I have been sampling this bottle for quite sometime and it can on occasion taste kinda woody, like a mouthful of balsa wood, if that makes any sense.

Peer Review
When I compare Glenfarclas 21 to other 21 year old malts, the shortcomings are more obvious.  Balvenie Portwood 21yrs or Highland Park 21 are far superior in range and intrigue of flavors.  Matter of fact, Glenmorangie Quinta Ruban 12 years is more interesting.

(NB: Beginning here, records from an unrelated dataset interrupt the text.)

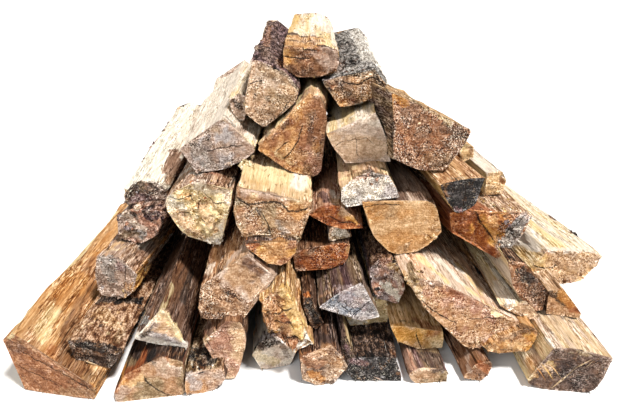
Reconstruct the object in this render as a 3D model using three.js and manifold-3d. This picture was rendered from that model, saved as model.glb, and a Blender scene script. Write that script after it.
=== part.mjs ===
// A heap of split firewood, stacked by hand with every log pointing the same way.
// Millimetres, +Z up, +X to the right of the heap's front, +Y from the front end of a log to its rear end.
// The origin is under the middle of the heap, on the surface that it stands on.
import * as THREE from 'three';
import * as BufferGeometryUtils from 'three/addons/utils/BufferGeometryUtils.js';
import Module from 'manifold-3d';

const wasm = await Module();
wasm.setup();

// Driving dimensions
const LOG_LENGTH = 350;        // a floor log, about 14 in, cut to fit a small stove
const SHORTENING = 0.2;        // a log that starts further back is this much shorter for each mm of setback
const REAR_SCALE = 0.92;       // a split log thins towards its rear end
const RINGS = 5;               // sections along each log
const WANDER = 0.045;          // how far a split edge strays along the log, as a share of the log's width
const CONTACT_GAP = 0.5;       // left between two logs that touch
const SAW_ERROR = 4;           // degrees that an end cut may be off square
const SOLE_SNAP = 6;           // corners of a floor log lower than this lie flat on the ground
const SLIVER = 0.02;           // slivers thinner than this are merged into the faces beside them
const ROUGHNESS = 0.9;

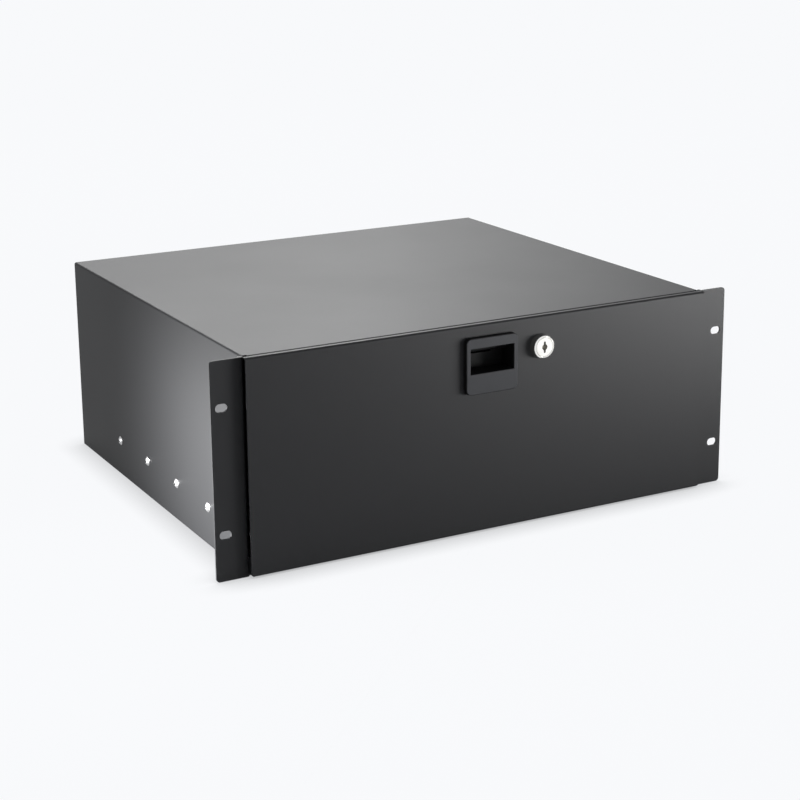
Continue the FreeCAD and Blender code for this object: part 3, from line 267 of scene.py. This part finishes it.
def paint(name, roughness, depth):
    return finish(name, POWDER, depth, PAINT_RELIEF, ior=PAINT_IOR, Colour=PAINT_BLACK,
                  Roughness=roughness)


def plastic(name, roughness, colour=PLASTIC_BLACK, **values):
    return finish(name, MOULDING, 0.35, PLASTIC_RELIEF, ior=PLASTIC_IOR, Colour=colour,
                  Roughness=roughness, **values)


def metal(name, colour, roughness, depth=0.15, **values):
    return finish(name, METAL, depth, METAL_RELIEF, metallic=1.0, Colour=colour,
                  Roughness=roughness, **values)


FINISHES = {
    "housing_paint": paint("housing_paint", 0.47, 0.35),
    "tray_paint": paint("tray_paint", 0.46, 0.4),
    "front_paint": paint("front_paint", 0.47, 0.4),
    # the latch bezel's face carries a painted sheen
    "latch_plastic": plastic("latch_plastic", 0.42, Face_Colour=PLASTIC_PAINTED_SHEEN,
                             Face_Level=BEZEL_FACE_LEVEL),
    "lever_plastic": plastic("lever_plastic", 0.38, Face_Level=NO_FACE_LEVEL),
    "slide_zinc": metal("slide_zinc", ZINC, 0.4),
    "strike_zinc": metal("strike_zinc", ZINC, 0.34),
    "fastener_zinc": metal("fastener_zinc", ZINC, 0.26, Cloud_Size=0.003, Line_Size=0.0002),
    "rivet": metal("rivet", (0.4, 0.4, 0.405, 1.0), 0.38, Cloud_Size=0.004, Cloudiness=0.1,
                   Lines=0.05),
    "cage_steel": metal("cage_steel", (0.5, 0.51, 0.53, 1.0), 0.36),
    "ball_steel": metal("ball_steel", (0.75, 0.75, 0.76, 1.0), 0.12, depth=0.02,
                        Cloud_Size=0.002, Cloudiness=0.15, Lines=0.03),
    "pin_steel": metal("pin_steel", (0.58, 0.59, 0.61, 1.0), 0.24, Line_Size=0.0002),
    "spring_steel": metal("spring_steel", (0.42, 0.42, 0.43, 1.0), 0.3, Line_Size=0.0002),
    "lock_chrome": metal("lock_chrome", (0.84, 0.83, 0.8, 1.0), 0.1, depth=0.02,
                         Cloud_Size=0.02, Cloudiness=0.06, Lines=0.04),
    "plug_chrome": metal("plug_chrome", (0.78, 0.77, 0.74, 1.0), 0.18, depth=0.05,
                         Cloud_Size=0.006, Cloudiness=0.1, Lines=0.06),
    "stop_rubber": plastic("stop_rubber", 0.72, RUBBER_BLACK, Face_Level=NO_FACE_LEVEL,
                           Grain_Size=0.0004),
}
# dark steel of the mandrel's end, also laid on the rivet's bore wall as painted shade
MANDREL_AND_BORE_SHADE = paint("mandrel_end_and_bore_shade", 0.7, 0.4)


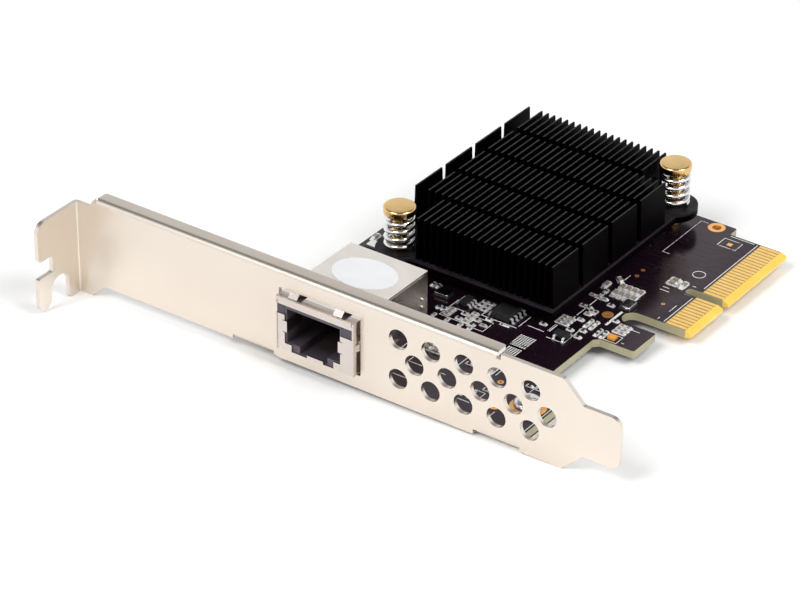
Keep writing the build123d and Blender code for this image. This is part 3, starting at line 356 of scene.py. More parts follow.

Again, Glenfarclas is not a flawed whisky, just lacking some buzz or panache that would justify the price point.

Family Honor
Ohh maybe the same family running the show for five generations has meant the family tree branches need some pruning . . . but the family honor is still intact as they did create the great Glenfarclas 17.

Cheers!


Jason Debly


Copyright © Jason Debly, 2009-2012. All rights reserved. Any and all use is prohibited without permission. Photograph of ZZ Top was taken by Alberto Cabello and used in this post by way of a Creative Commons license.  Note:  All images appearing in this article are for the purposes of nostalgia, education and entertainment.  Moreover, all images used are considered by the author to be significant in illustrating the subject matter, facilitating artistic/critical commentary, as it provides an immediate relevance to the reader more capably than the textual description.

1 comment:

  1. Jason, Thanks for your Glenfarclas review series. I enjoy this house's malts more consistently than most others which practice similarly generous sherry cash maturation. The textures and complexities here are simply far superior, for me. Peat and salinity are noticeable. That barb was aimed at both Macallan and Glenlivet, whose severe diminution in terms of scale and frequency of their most glorious releases saddens me. Among the standard Glenfarclas releases, the 21Y stands behind only the 15Y as my personal favorites. The have found the Family Cask, 105 and vintage releases to be typically very worthy of attention.